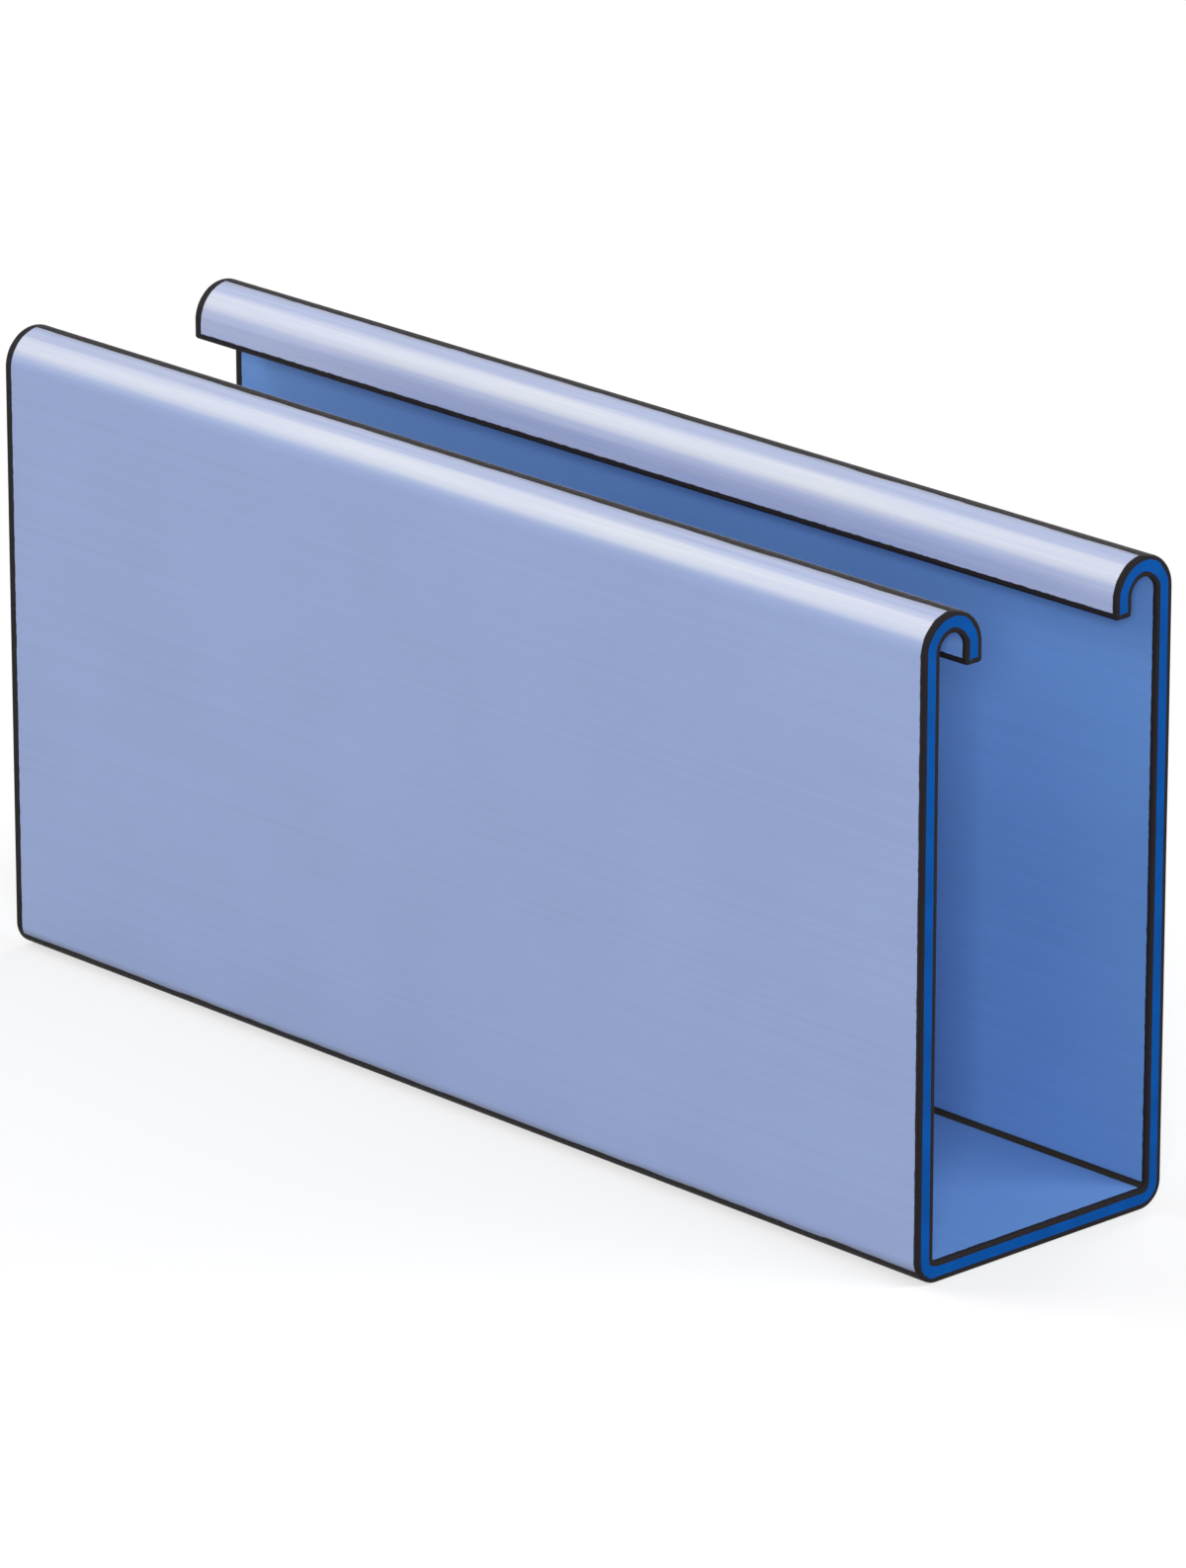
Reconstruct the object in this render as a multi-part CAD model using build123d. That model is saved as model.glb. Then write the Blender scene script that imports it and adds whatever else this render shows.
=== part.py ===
"""A short length of deep strut channel, roll-formed from one steel strip.

The strip is bent into a tall U: a flat web at the back, two plain side walls, and over each wall a
half-round crown that turns the strip back down into the channel as a lip. The slot between the two
lips takes the nuts and clips that fasten things to the channel. Both ends are sawn square.

Frame: X along the channel, Y across it, Z from the web up to the slot. The origin is at the middle
of the web's back. All sizes are in millimetres.
"""

from build123d import *

import os

# The sawn piece
length = 165.1  # end to end
cut_edge_break = 0.4  # chamfer that the file leaves round both sawn ends

# The rolled section
width = 41.275  # across the outsides of the side walls
height = 82.55  # from the back of the web to the tops of the crowns
thickness = 2.667  # of the strip, all the way round
slot_width = 22.225  # between the two lips
lip_straight = 2.3815  # of each lip, from the end of its crown down to the slit edge
web_bend_radius = 0.6  # inside of the two bends between the web and the walls
slit_edge_round = 0.5  # rounding of the strip's two slit edges

# What follows from them
crown_radius = (width - slot_width) / 4  # outside of the half round between wall and lip
crown_y = width / 2 - crown_radius  # centre of that half round
crown_z = height - crown_radius
bend_radius = web_bend_radius + thickness  # outside of the bend at the web
bend_y = width / 2 - bend_radius  # centre of that bend
bend_z = bend_radius
slit_z = crown_z - lip_straight  # the strip's slit edges, at the tips of the lips


def strip_surface(inset):
    """One surface of the strip as an open line from slit edge to slit edge, inset from the outer one.

    Both surfaces share the centres of their arcs, so the strip keeps its thickness in the bends.
    """
    lip_y = slot_width / 2 + inset
    wall_y = width / 2 - inset
    half = [
        Line((lip_y, slit_z), (lip_y, crown_z)),
        CenterArc((crown_y, crown_z), crown_radius - inset, 0, 180),
        Line((wall_y, crown_z), (wall_y, bend_z)),
        CenterArc((bend_y, bend_z), bend_radius - inset, -90, 90),
    ]
    web = Line((-bend_y, inset), (bend_y, inset))
    return [*half, *[mirror(piece, about=Plane.YZ) for piece in half], web]


def slit_edges():
    """The two short lines that close the section at the tips of the lips."""
    right = Line((slot_width / 2, slit_z), (slot_width / 2 + thickness, slit_z))
    return [right, mirror(right, about=Plane.YZ)]


def section():
    """The strip's section, drawn with the channel's Y to the right and its Z up."""
    outline = Curve() + [*strip_surface(0), *strip_surface(thickness), *slit_edges()]
    strip = make_face(outline.edges())
    tips = strip.vertices().filter_by(lambda corner: abs(corner.Y - slit_z) < 1e-6)
    return fillet(tips, slit_edge_round)


def channel():
    """The section run along the channel, with the arrises of both sawn ends broken."""
    bar = extrude(Plane.YZ * section(), length / 2, both=True)
    sawn_ends = bar.faces().filter_by(Axis.X)
    return chamfer(sawn_ends.edges(), cut_edge_break)


os.makedirs("parts", exist_ok=True)
export_step(channel(), "parts/strut_channel.step")
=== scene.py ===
"""The looks of a short sawn length of deep strut channel: coil-coated steel strip, rolled and sawn.

The strip is one closed surface. Its section is a line laid out run by run from the middle of the web to
the slit edge, with the inner surface one thickness behind the outer one. The section is carried along the
channel, over the filed arrises and across the sawn ends to the strip's middle line.
Lengths are in metres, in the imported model's own frame: X along, Y across, Z from the web to the slot.
"""

import math

import bmesh
import bpy
import numpy as np
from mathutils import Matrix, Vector


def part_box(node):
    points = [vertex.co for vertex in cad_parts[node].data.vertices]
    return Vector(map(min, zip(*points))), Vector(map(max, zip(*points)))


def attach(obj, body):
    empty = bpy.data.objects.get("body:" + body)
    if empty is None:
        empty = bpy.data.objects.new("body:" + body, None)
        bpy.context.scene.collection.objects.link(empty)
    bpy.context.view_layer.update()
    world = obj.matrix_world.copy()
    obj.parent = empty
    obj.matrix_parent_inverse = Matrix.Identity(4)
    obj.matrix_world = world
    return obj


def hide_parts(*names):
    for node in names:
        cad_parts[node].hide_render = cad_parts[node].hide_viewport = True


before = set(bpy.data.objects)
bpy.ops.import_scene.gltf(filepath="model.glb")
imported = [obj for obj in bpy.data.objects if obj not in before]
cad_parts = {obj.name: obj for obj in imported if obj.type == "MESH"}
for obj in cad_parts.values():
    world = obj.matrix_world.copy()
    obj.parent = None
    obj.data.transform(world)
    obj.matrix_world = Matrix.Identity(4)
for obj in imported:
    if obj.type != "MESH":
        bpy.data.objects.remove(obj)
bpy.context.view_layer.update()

lowest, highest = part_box("strut_channel")

# The rolled section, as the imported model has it
LENGTH = highest.x - lowest.x
WIDTH = highest.y - lowest.y
HEIGHT = highest.z - lowest.z
THICKNESS = 0.002667
SLOT_WIDTH = 0.022225
LIP_STRAIGHT = 0.0023815
WEB_BEND_RADIUS = 0.0006
SLIT_EDGE_ROUND = 0.0005
ARRIS = 0.0004  # how far the file has broken the sawn edges

CROWN_RADIUS = (WIDTH - SLOT_WIDTH) / 4
BEND_RADIUS = WEB_BEND_RADIUS + THICKNESS
WEB_HALF = WIDTH / 2 - BEND_RADIUS
WALL = HEIGHT - CROWN_RADIUS - BEND_RADIUS
FACE_DEPTH = THICKNESS / 2 - ARRIS  # from an arris to the strip's middle line, on a sawn face

# How finely the surface is divided
BEND_STEPS, CROWN_STEPS = 18, 40  # the pieces that the section's arcs are laid out in
TIP_POINTS = 5  # on each quarter circle of a slit edge
ARRIS_POINTS = 6  # on the quarter circle over an arris
EVEN_STEPS = 36  # the lengths that the channel is divided into
PARTWAY = 0.6  # a sawn face has a ring of points at this share of the way to the strip's middle line
PAINT_EDGES = ((2, -1), (-3, 1))  # the rings where the paint ends, and the way along Y that the file ran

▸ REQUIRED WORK
Repeat word for word the lines from the line with "bar = extrude(Plane.YZ" to the line with "from mathutils import Matrix, Vector", both lines included.

▸ EXERCISE RESPONSE
    bar = extrude(Plane.YZ * section(), length / 2, both=True)
    sawn_ends = bar.faces().filter_by(Axis.X)
    return chamfer(sawn_ends.edges(), cut_edge_break)


os.makedirs("parts", exist_ok=True)
export_step(channel(), "parts/strut_channel.step")
=== scene.py ===
"""The looks of a short sawn length of deep strut channel: coil-coated steel strip, rolled and sawn.

The strip is one closed surface. Its section is a line laid out run by run from the middle of the web to
the slit edge, with the inner surface one thickness behind the outer one. The section is carried along the
channel, over the filed arrises and across the sawn ends to the strip's middle line.
Lengths are in metres, in the imported model's own frame: X along, Y across, Z from the web to the slot.
"""

import math

import bmesh
import bpy
import numpy as np
from mathutils import Matrix, Vector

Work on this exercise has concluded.